Today, they are backbone of some of the finest d’Arenberg wines, including the flagship Dead Arm Shiraz and Custodian Grenache. D’Arry launched the d’Arenberg label in 1957, and its distinctive livery, a diagonal red strip, still features on the labels today. D’Arry’s wines of the 1960s and 1970s gained cult status, especially when his 1968 Cabernet Sauvignon won a Jimmy Watson trophy. After son Chester took over as winemaker in 1984, he set about rejuvenating the old cellars and vineyards, investing in new oak refrigeration and small stainless steel tanks, resulting in immediate dividends for their white wines. In 1996, the d’Arenberg homestead was extended to include a hilltop restaurant, named d’Arry’s Verandah which is renowned for its fine food.
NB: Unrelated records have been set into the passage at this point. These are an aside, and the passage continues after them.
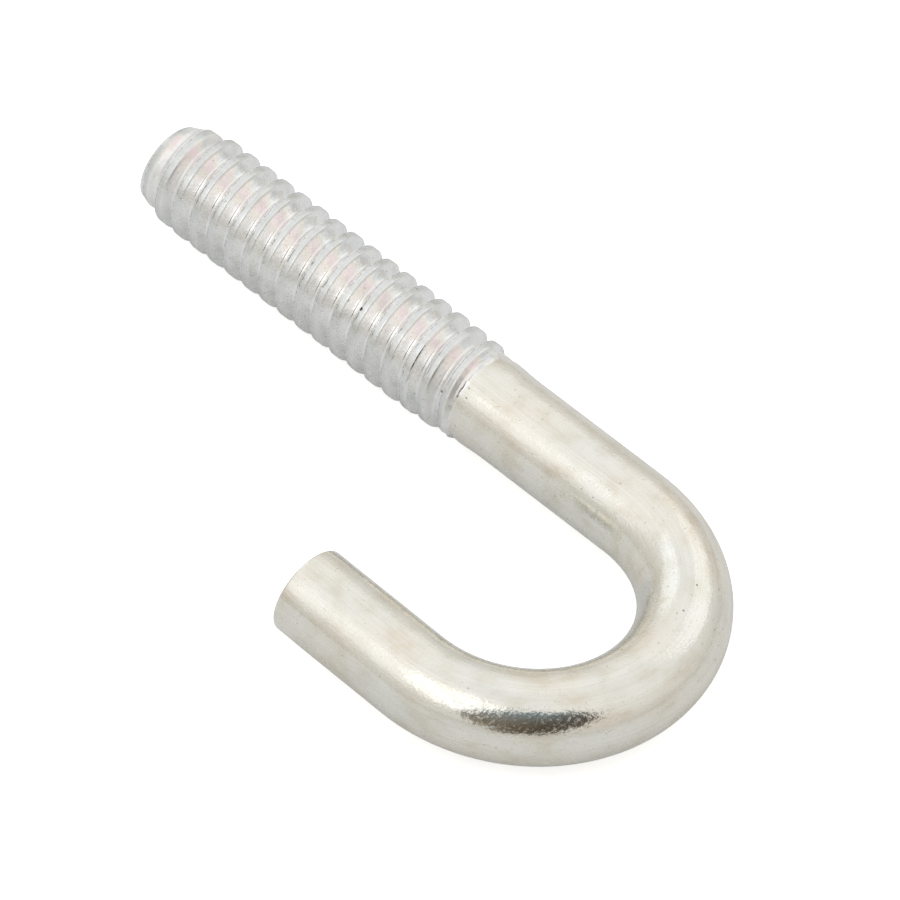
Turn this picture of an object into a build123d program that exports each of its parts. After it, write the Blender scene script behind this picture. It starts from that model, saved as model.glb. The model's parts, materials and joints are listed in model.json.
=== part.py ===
from build123d import *
import math
import os

# A small steel J-bolt: one round rod with a thread rolled on its straight end and a hook bent in the
# other. Millimetres. The thread's axis is the X axis and starts at the threaded end. The J lies flat in
# the XY plane: the shank runs towards +X and the hook turns back on the -Y side. +Z is the J's face.

# Rod. A rolled thread starts from a rod of the thread's pitch diameter, and swells above it.
ROD_D = 4.14

# Thread: number 10, 24 turns to the inch, right-hand. The rolling dies press sharp grooves into the rod,
# and the metal that they push up stops short of filling them, so the crests are wide and flat.
MAJOR_D = 4.82
PITCH = 25.4 / 24
CREST_FLAT = 0.31
FLANK_ANGLE = 30.0
THREAD_END = 20.0
FIRST_RISE_ANGLE = 280.0
RISE_TURNS = 0.75
FADE_TURNS = 2.0

# Threaded end: a bevel leads a nut on
TIP_D = 3.7
TIP_BEVEL = 0.3

# Hook
STRAIGHT = 27.77
INSIDE_RADIUS = 4.82
BEND_ANGLE = 181.0
HOOK_LEG = 6.3
LEG_END_BEVEL = 0.12

rod_r = ROD_D / 2
crest_r = MAJOR_D / 2
flank = (PITCH - CREST_FLAT) / 2
thread_depth = flank / math.tan(math.radians(FLANK_ANGLE))
root_r = crest_r - thread_depth
tip_r = TIP_D / 2
bend_r = INSIDE_RADIUS + rod_r

# The thread's surface is made half a turn at a time. Its last groove fades out at THREAD_END, and half
# turns are counted back from there to the bevel.
half_pitch = PITCH / 2
half_turns = math.floor((THREAD_END - TIP_BEVEL) / half_pitch) - 2
first_turn = THREAD_END - (half_turns + 2) * half_pitch
shank_start = THREAD_END + half_pitch

# One ridge is bounded by three helical lines, and by the next turn's foot. Each line has an offset along
# the axis, a radius once formed, and the number of turns that it starts late. The foot is a turn late,
# because the tip side of the first turn is the plain rod.
FOOT = (0.0, root_r, 1)
CREST_START = (flank, crest_r, 0)
CREST_END = (flank + CREST_FLAT, crest_r, 0)


def radius_at(line, step):
    """A line's radius where a half turn starts. It leaves the rod's own radius and comes back to it."""
    formed_r, late = line[1:]
    risen = (step / 2 - late) / RISE_TURNS
    left = (half_turns - step) / 2 / FADE_TURNS
    share = max(0.0, min(1.0, risen, left))
    return rod_r + (formed_r - rod_r) * share


def half_turn(line, step):
    """Half a turn of one line, as a helix that widens or narrows where the ridge rises or fades."""
    start_r = radius_at(line, step)
    taper = math.atan2(radius_at(line, step + 1) - start_r, half_pitch)
    lead = PITCH / math.cos(taper)
    start_x = first_turn + step * half_pitch + line[0]
    helix = Edge.make_helix(lead, half_pitch, start_r, (start_x, 0, 0), (1, 0, 0), math.degrees(taper))
    return helix.rotate(Axis.X, 180 * step)


def half_circle(x, radius, step):
    plane = Plane(origin=(x, 0, 0), x_dir=(0, 0, 1), z_dir=(1, 0, 0))
    return Edge.make_circle(radius, plane, 0, 180).rotate(Axis.X, 180 * step)


def strips(edges):
    """The ruled faces between each edge and the next."""
    return [Face.make_surface_from_curves(near, far) for near, far in zip(edges, edges[1:])]


def disc(x, radius):
    return Face(Wire([half_circle(x, radius, 0), half_circle(x, radius, 1)]))


def threaded_end():
    """The rod up to shank_start: end face, bevel, ridge after ridge, and a short plain stretch."""
    faces = [disc(0, tip_r), disc(shank_start, rod_r)]
    for step in (0, 1):
        bevel = [half_circle(0, tip_r, step), half_circle(TIP_BEVEL, rod_r, step)]
        faces += strips(bevel + [half_turn(FOOT, step)])
    for step in range(half_turns):
        ridge = [half_turn(line, step) for line in (FOOT, CREST_START, CREST_END)]
        faces += strips(ridge + [half_turn(FOOT, step + 2)])
    for step in (half_turns, half_turns + 1):
        faces += strips([half_turn(FOOT, step), half_circle(shank_start, rod_r, step)])
    return Solid(Shell(faces)).rotate(Axis.X, FIRST_RISE_ANGLE)


def plain_rod():
    """The rest of the rod: plain shank, bend and the hook's leg, with the leg's sheared edge broken."""
    shank = Line((shank_start, 0), (STRAIGHT, 0))
    bend = JernArc(shank @ 1, shank % 1, bend_r, -BEND_ANGLE)
    leg = Line(bend @ 1, bend @ 1 + bend % 1 * HOOK_LEG)
    rod = sweep(Plane.YZ.offset(shank_start) * Circle(rod_r), path=Wire([shank, bend, leg]))
    end_edge = rod.edges().filter_by(GeomType.CIRCLE).sort_by_distance(leg @ 1)[0]
    return chamfer(end_edge, LEG_END_BEVEL)


bolt = threaded_end() + plain_rod()

os.makedirs("parts", exist_ok=True)
export_step(bolt, "parts/j_bolt.step")
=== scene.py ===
import json
import math
import bmesh
import bpy
from mathutils import Matrix, Vector, noise


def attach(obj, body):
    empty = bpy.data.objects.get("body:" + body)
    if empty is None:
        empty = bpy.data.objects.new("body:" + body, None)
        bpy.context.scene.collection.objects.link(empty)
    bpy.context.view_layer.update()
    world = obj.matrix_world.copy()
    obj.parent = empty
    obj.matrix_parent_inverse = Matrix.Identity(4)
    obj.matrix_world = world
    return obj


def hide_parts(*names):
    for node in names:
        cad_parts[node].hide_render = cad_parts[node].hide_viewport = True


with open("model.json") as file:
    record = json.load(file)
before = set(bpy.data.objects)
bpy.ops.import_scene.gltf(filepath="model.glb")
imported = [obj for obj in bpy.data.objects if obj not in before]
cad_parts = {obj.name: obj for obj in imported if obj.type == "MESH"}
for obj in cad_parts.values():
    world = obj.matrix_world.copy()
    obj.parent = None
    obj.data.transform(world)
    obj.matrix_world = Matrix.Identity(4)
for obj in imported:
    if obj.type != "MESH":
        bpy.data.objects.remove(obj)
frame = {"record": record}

bpy.context.view_layer.update()


# ---- The rod: j_bolt ------------------------------------------------------------------------------
# One length of round steel rod. A thread is rolled on one end, which pushes metal out of its grooves
# and up into its crests. The rod is then sheared to length, bent round a pin to a hook, and plated.

MM = 0.001

# The rod's line, as the frame gives it: straight, then round the bend, then the leg
mounts = {mount["name"]: mount for mount in frame["record"]["mounts"]}
leg_mount = mounts["hook_leg"]
ROD_R = leg_mount["dims"]["r_mm"] / 1000
CREST_R = mounts["thread"]["dims"]["r_mm"] / 1000
BEND_CENTRE = Vector(mounts["hook"]["pos_m"])
BEND_R = -BEND_CENTRE.y
STRAIGHT = BEND_CENTRE.x
END_EDGE = 0.12 * MM          # the blade leaves the edge of both ends slightly rounded
leg_axis = Vector(leg_mount["axis"])
BEND_ANGLE = 2 * math.pi - math.acos(leg_axis.x)
BEND_LENGTH = BEND_R * BEND_ANGLE
leg_start = BEND_CENTRE + Matrix.Rotation(-BEND_ANGLE, 3, "Z") @ Vector((0, BEND_R, 0))
leg_end = Vector(leg_mount["pos_m"]) + leg_axis * (leg_mount["dims"]["length_mm"] * MM + END_EDGE) / 2
LEG_LENGTH = (leg_end - leg_start).length
ROD_LENGTH = STRAIGHT + BEND_LENGTH + LEG_LENGTH

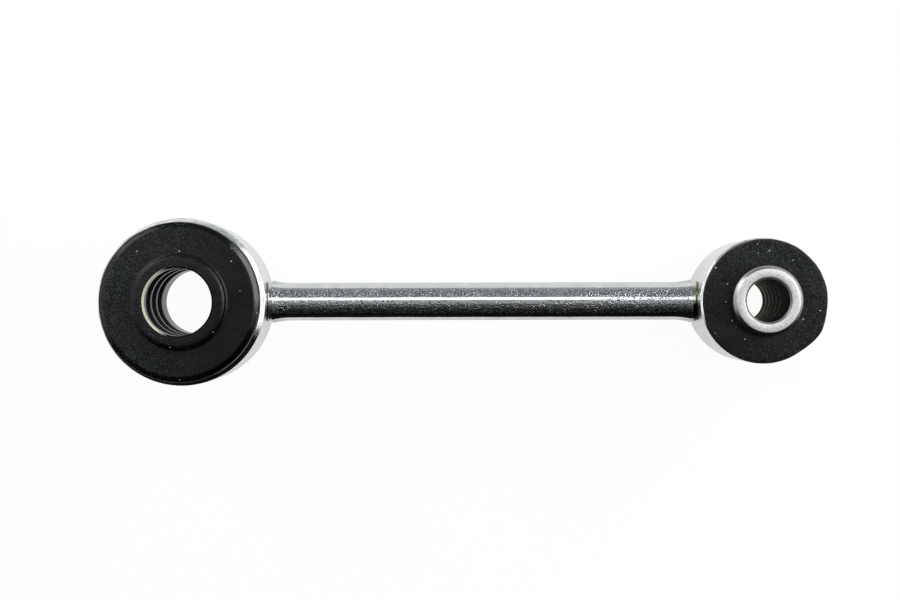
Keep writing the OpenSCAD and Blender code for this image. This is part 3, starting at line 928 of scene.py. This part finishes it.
sideways = add_node(tree, "ShaderNodeMath", {0: off_middle}, operation="ABSOLUTE")
facing_us = add_node(tree, "ShaderNodeMapRange", {"Value": sideways, "From Min": WALL_END,
                                                  "From Max": WALL_REACH})
wall = add_node(tree, "ShaderNodeMath", {0: side, 1: facing_us}, operation="MULTIPLY")
right = add_node(tree, "ShaderNodeMath", {0: ray["X"], 1: 0}, operation="GREATER_THAN")
pale = add_node(tree, "ShaderNodeMix", {"Factor": right, "A": (LEFT_WALL, LEFT_WALL, LEFT_WALL, 1),
                                        "B": (RIGHT_WALL, RIGHT_WALL, RIGHT_WALL, 1)}, data_type="RGBA")
mirrored = add_node(tree, "ShaderNodeMix", {"Factor": wall, "A": room, "B": pale}, data_type="RGBA")
ray_kind = add_node(tree, "ShaderNodeLightPath").outputs
soft = add_node(tree, "ShaderNodeMix", {"Factor": ray_kind["Is Glossy Ray"],
                                        "A": (ROOM_LIGHT, ROOM_LIGHT, ROOM_LIGHT, 1), "B": mirrored},
                data_type="RGBA")
shown = add_node(tree, "ShaderNodeMix", {"Factor": ray_kind["Is Camera Ray"], "A": soft,
                                         "B": (1, 1, 1, 1)}, data_type="RGBA")
background = add_node(tree, "ShaderNodeBackground", {"Color": shown, "Strength": 1})
add_node(tree, "ShaderNodeOutputWorld", {"Surface": background})


# Camera. It looks straight down, so close that the far ends of both eyes show past the near ones.
CAMERA_X = 66.05 * MM
CAMERA_Y = 0.33 * MM
CAMERA_HEIGHT = 0.384
CAMERA_ROLL = math.radians(-0.13)
FILM_WIDTH_MM = 36
LENS_MM = 60.87
NEAREST_SEEN = 0.01
camera_data = bpy.data.cameras.new("camera")
camera_data.sensor_width = FILM_WIDTH_MM
camera_data.lens = LENS_MM
camera_data.clip_start = NEAREST_SEEN
camera = bpy.data.objects.new("camera", camera_data)
camera.location = (CAMERA_X, CAMERA_Y, CAMERA_HEIGHT)
camera.rotation_euler = (0, 0, CAMERA_ROLL)
bpy.context.scene.collection.objects.link(camera)
bpy.context.scene.camera = camera
bpy.context.scene.view_settings.view_transform = "Standard"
Unlike most McLaren Vale wineries, Coriole Wines has pinned its fortunes not on red wine but on Chenin Blanc. Coriole has been producing this white variety since the mid-1970s, after its owners, the Lloyd family, were impressed by a Hardy’s Chenin Blanc they tasted at the Royal Adelaide Wine Show. Coriole was also a pioneer in Australia of the Italian Sangiovese. With its quaint 1860s cellar door and pretty cottage garden, Coriole is a delightful spot to visit. It also produces olives, olive oils and vinegars, and in 1999 bought Woodside Cheesewrights. The products are sold at the cellar door, making it an all-round gourmet experience. In fact, the region, with its quality local produce and excellent restaurants, offers a wonderful destination for the discerning wine traveller – with some fascinating history as a tantalizing aperitif.